**COLLECTED DATA**
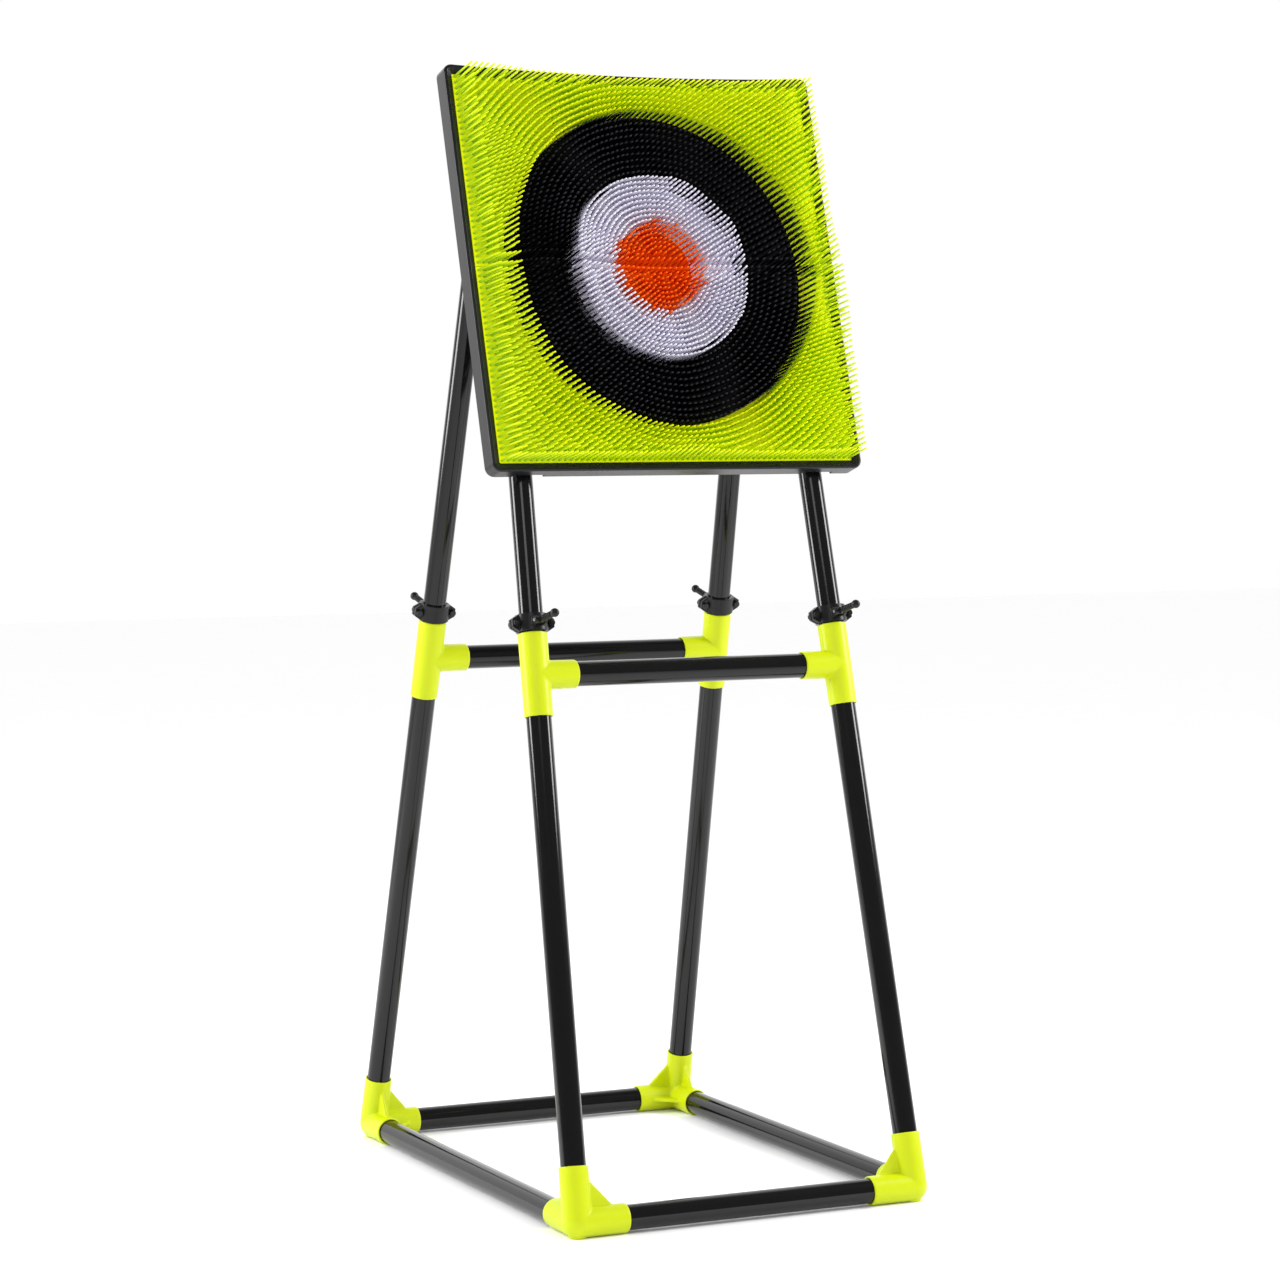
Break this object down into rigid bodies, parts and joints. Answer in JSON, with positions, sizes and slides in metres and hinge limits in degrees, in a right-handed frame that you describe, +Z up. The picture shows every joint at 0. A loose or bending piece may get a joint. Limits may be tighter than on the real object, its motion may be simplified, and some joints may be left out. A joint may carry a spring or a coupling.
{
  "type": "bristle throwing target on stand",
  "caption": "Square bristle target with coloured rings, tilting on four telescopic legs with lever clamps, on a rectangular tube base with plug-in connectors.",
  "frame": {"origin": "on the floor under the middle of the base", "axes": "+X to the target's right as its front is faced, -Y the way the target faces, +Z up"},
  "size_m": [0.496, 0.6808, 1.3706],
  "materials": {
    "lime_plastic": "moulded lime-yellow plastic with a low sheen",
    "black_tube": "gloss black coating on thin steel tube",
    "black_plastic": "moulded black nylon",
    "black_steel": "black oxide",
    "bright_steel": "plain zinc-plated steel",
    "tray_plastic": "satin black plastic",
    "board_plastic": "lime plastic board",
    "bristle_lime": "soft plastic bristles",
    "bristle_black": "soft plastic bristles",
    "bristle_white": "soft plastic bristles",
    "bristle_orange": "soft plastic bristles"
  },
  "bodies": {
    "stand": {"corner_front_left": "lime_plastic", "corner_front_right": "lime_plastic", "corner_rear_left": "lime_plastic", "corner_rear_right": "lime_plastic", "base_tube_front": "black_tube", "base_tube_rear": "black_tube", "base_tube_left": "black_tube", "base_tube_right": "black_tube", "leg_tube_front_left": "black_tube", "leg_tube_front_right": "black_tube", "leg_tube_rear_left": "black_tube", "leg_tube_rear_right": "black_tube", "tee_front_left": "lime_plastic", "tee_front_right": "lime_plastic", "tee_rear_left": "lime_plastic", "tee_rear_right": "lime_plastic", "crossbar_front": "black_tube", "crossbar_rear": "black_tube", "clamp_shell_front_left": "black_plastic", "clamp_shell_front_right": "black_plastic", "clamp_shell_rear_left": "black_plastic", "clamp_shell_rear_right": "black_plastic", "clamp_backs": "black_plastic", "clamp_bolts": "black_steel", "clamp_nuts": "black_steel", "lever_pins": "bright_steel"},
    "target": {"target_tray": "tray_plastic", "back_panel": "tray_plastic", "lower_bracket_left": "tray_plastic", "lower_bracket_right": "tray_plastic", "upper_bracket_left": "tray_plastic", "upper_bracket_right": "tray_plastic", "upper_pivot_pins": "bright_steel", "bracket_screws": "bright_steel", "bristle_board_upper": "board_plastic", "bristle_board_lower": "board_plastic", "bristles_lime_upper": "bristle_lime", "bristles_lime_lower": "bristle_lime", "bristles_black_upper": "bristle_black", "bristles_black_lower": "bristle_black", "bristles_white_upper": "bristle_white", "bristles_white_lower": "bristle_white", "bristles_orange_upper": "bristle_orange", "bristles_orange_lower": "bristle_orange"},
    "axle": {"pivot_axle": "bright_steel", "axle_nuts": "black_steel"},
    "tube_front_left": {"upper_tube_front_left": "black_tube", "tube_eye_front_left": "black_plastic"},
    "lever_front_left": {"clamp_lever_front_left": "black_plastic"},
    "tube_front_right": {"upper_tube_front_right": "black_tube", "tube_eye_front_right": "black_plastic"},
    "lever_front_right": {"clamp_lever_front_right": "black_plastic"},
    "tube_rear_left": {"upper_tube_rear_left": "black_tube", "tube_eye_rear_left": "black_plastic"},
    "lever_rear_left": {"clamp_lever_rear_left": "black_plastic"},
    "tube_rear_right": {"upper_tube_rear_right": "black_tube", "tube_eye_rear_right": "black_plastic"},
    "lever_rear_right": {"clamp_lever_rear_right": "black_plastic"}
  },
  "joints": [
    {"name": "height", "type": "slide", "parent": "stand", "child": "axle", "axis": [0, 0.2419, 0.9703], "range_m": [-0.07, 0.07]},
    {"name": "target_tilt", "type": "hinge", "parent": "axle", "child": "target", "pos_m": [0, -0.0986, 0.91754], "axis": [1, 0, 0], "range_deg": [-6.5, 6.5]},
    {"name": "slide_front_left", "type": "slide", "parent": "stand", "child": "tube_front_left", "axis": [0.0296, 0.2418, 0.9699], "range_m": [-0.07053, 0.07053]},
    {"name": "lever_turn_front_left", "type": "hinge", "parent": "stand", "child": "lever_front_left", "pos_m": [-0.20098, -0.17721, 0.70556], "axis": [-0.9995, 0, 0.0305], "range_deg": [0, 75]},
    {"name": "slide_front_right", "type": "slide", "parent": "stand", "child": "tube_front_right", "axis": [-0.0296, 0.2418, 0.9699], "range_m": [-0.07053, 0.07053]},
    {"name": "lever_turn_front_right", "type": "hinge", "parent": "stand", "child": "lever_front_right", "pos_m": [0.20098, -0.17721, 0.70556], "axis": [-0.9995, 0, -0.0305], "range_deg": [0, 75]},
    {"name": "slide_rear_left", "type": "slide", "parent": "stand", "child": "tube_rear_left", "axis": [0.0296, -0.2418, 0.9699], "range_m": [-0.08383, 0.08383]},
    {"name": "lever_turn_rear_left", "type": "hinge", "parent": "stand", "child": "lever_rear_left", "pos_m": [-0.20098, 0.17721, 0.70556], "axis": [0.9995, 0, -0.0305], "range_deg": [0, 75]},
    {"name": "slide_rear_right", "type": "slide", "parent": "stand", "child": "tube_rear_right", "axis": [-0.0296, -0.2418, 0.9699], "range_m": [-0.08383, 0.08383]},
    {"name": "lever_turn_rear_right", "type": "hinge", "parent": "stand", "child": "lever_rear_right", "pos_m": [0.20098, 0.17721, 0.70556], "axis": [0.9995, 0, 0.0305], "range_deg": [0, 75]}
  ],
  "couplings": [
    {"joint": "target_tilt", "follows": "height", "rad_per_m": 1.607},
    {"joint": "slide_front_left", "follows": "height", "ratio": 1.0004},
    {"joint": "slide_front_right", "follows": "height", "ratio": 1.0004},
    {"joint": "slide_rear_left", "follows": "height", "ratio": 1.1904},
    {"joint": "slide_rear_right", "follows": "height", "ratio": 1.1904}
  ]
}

**WHAT IS ASKED**
Reproduce the whole listing word for word.

**SOLUTION**
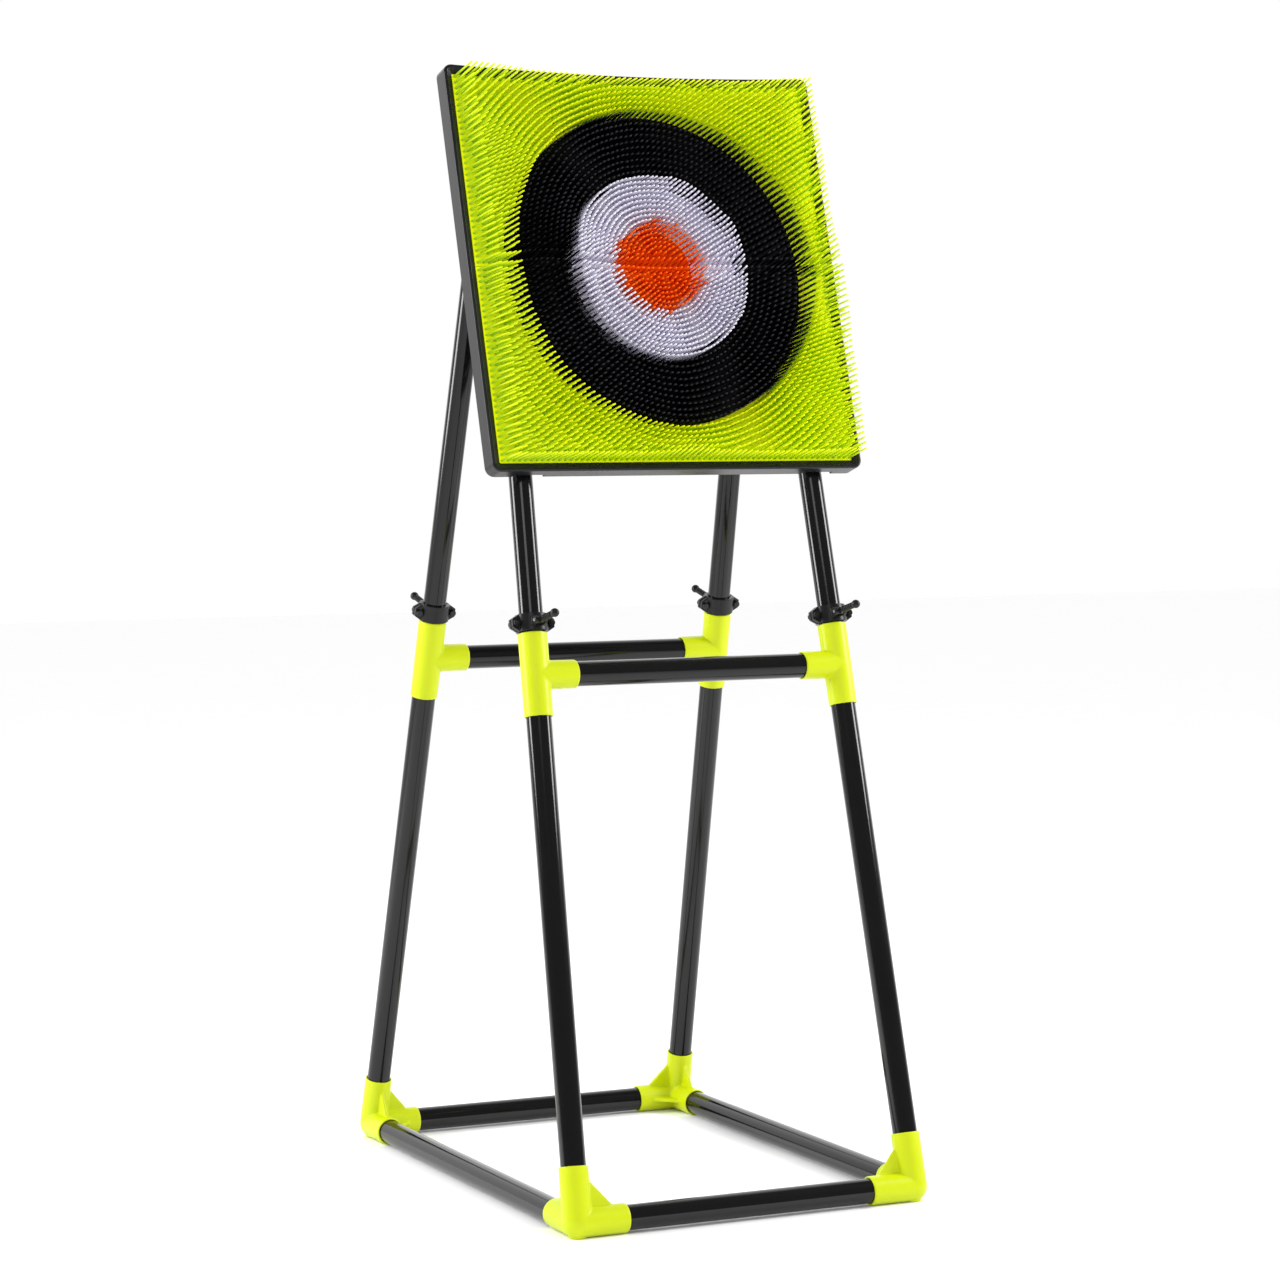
Break this object down into rigid bodies, parts and joints. Answer in JSON, with positions, sizes and slides in metres and hinge limits in degrees, in a right-handed frame that you describe, +Z up. The picture shows every joint at 0. A loose or bending piece may get a joint. Limits may be tighter than on the real object, its motion may be simplified, and some joints may be left out. A joint may carry a spring or a coupling.
{
  "type": "bristle throwing target on stand",
  "caption": "Square bristle target with coloured rings, tilting on four telescopic legs with lever clamps, on a rectangular tube base with plug-in connectors.",
  "frame": {"origin": "on the floor under the middle of the base", "axes": "+X to the target's right as its front is faced, -Y the way the target faces, +Z up"},
  "size_m": [0.496, 0.6808, 1.3706],
  "materials": {
    "lime_plastic": "moulded lime-yellow plastic with a low sheen",
    "black_tube": "gloss black coating on thin steel tube",
    "black_plastic": "moulded black nylon",
    "black_steel": "black oxide",
    "bright_steel": "plain zinc-plated steel",
    "tray_plastic": "satin black plastic",
    "board_plastic": "lime plastic board",
    "bristle_lime": "soft plastic bristles",
    "bristle_black": "soft plastic bristles",
    "bristle_white": "soft plastic bristles",
    "bristle_orange": "soft plastic bristles"
  },
  "bodies": {
    "stand": {"corner_front_left": "lime_plastic", "corner_front_right": "lime_plastic", "corner_rear_left": "lime_plastic", "corner_rear_right": "lime_plastic", "base_tube_front": "black_tube", "base_tube_rear": "black_tube", "base_tube_left": "black_tube", "base_tube_right": "black_tube", "leg_tube_front_left": "black_tube", "leg_tube_front_right": "black_tube", "leg_tube_rear_left": "black_tube", "leg_tube_rear_right": "black_tube", "tee_front_left": "lime_plastic", "tee_front_right": "lime_plastic", "tee_rear_left": "lime_plastic", "tee_rear_right": "lime_plastic", "crossbar_front": "black_tube", "crossbar_rear": "black_tube", "clamp_shell_front_left": "black_plastic", "clamp_shell_front_right": "black_plastic", "clamp_shell_rear_left": "black_plastic", "clamp_shell_rear_right": "black_plastic", "clamp_backs": "black_plastic", "clamp_bolts": "black_steel", "clamp_nuts": "black_steel", "lever_pins": "bright_steel"},
    "target": {"target_tray": "tray_plastic", "back_panel": "tray_plastic", "lower_bracket_left": "tray_plastic", "lower_bracket_right": "tray_plastic", "upper_bracket_left": "tray_plastic", "upper_bracket_right": "tray_plastic", "upper_pivot_pins": "bright_steel", "bracket_screws": "bright_steel", "bristle_board_upper": "board_plastic", "bristle_board_lower": "board_plastic", "bristles_lime_upper": "bristle_lime", "bristles_lime_lower": "bristle_lime", "bristles_black_upper": "bristle_black", "bristles_black_lower": "bristle_black", "bristles_white_upper": "bristle_white", "bristles_white_lower": "bristle_white", "bristles_orange_upper": "bristle_orange", "bristles_orange_lower": "bristle_orange"},
    "axle": {"pivot_axle": "bright_steel", "axle_nuts": "black_steel"},
    "tube_front_left": {"upper_tube_front_left": "black_tube", "tube_eye_front_left": "black_plastic"},
    "lever_front_left": {"clamp_lever_front_left": "black_plastic"},
    "tube_front_right": {"upper_tube_front_right": "black_tube", "tube_eye_front_right": "black_plastic"},
    "lever_front_right": {"clamp_lever_front_right": "black_plastic"},
    "tube_rear_left": {"upper_tube_rear_left": "black_tube", "tube_eye_rear_left": "black_plastic"},
    "lever_rear_left": {"clamp_lever_rear_left": "black_plastic"},
    "tube_rear_right": {"upper_tube_rear_right": "black_tube", "tube_eye_rear_right": "black_plastic"},
    "lever_rear_right": {"clamp_lever_rear_right": "black_plastic"}
  },
  "joints": [
    {"name": "height", "type": "slide", "parent": "stand", "child": "axle", "axis": [0, 0.2419, 0.9703], "range_m": [-0.07, 0.07]},
    {"name": "target_tilt", "type": "hinge", "parent": "axle", "child": "target", "pos_m": [0, -0.0986, 0.91754], "axis": [1, 0, 0], "range_deg": [-6.5, 6.5]},
    {"name": "slide_front_left", "type": "slide", "parent": "stand", "child": "tube_front_left", "axis": [0.0296, 0.2418, 0.9699], "range_m": [-0.07053, 0.07053]},
    {"name": "lever_turn_front_left", "type": "hinge", "parent": "stand", "child": "lever_front_left", "pos_m": [-0.20098, -0.17721, 0.70556], "axis": [-0.9995, 0, 0.0305], "range_deg": [0, 75]},
    {"name": "slide_front_right", "type": "slide", "parent": "stand", "child": "tube_front_right", "axis": [-0.0296, 0.2418, 0.9699], "range_m": [-0.07053, 0.07053]},
    {"name": "lever_turn_front_right", "type": "hinge", "parent": "stand", "child": "lever_front_right", "pos_m": [0.20098, -0.17721, 0.70556], "axis": [-0.9995, 0, -0.0305], "range_deg": [0, 75]},
    {"name": "slide_rear_left", "type": "slide", "parent": "stand", "child": "tube_rear_left", "axis": [0.0296, -0.2418, 0.9699], "range_m": [-0.08383, 0.08383]},
    {"name": "lever_turn_rear_left", "type": "hinge", "parent": "stand", "child": "lever_rear_left", "pos_m": [-0.20098, 0.17721, 0.70556], "axis": [0.9995, 0, -0.0305], "range_deg": [0, 75]},
    {"name": "slide_rear_right", "type": "slide", "parent": "stand", "child": "tube_rear_right", "axis": [-0.0296, -0.2418, 0.9699], "range_m": [-0.08383, 0.08383]},
    {"name": "lever_turn_rear_right", "type": "hinge", "parent": "stand", "child": "lever_rear_right", "pos_m": [0.20098, 0.17721, 0.70556], "axis": [0.9995, 0, 0.0305], "range_deg": [0, 75]}
  ],
  "couplings": [
    {"joint": "target_tilt", "follows": "height", "rad_per_m": 1.607},
    {"joint": "slide_front_left", "follows": "height", "ratio": 1.0004},
    {"joint": "slide_front_right", "follows": "height", "ratio": 1.0004},
    {"joint": "slide_rear_left", "follows": "height", "ratio": 1.1904},
    {"joint": "slide_rear_right", "follows": "height", "ratio": 1.1904}
  ]
}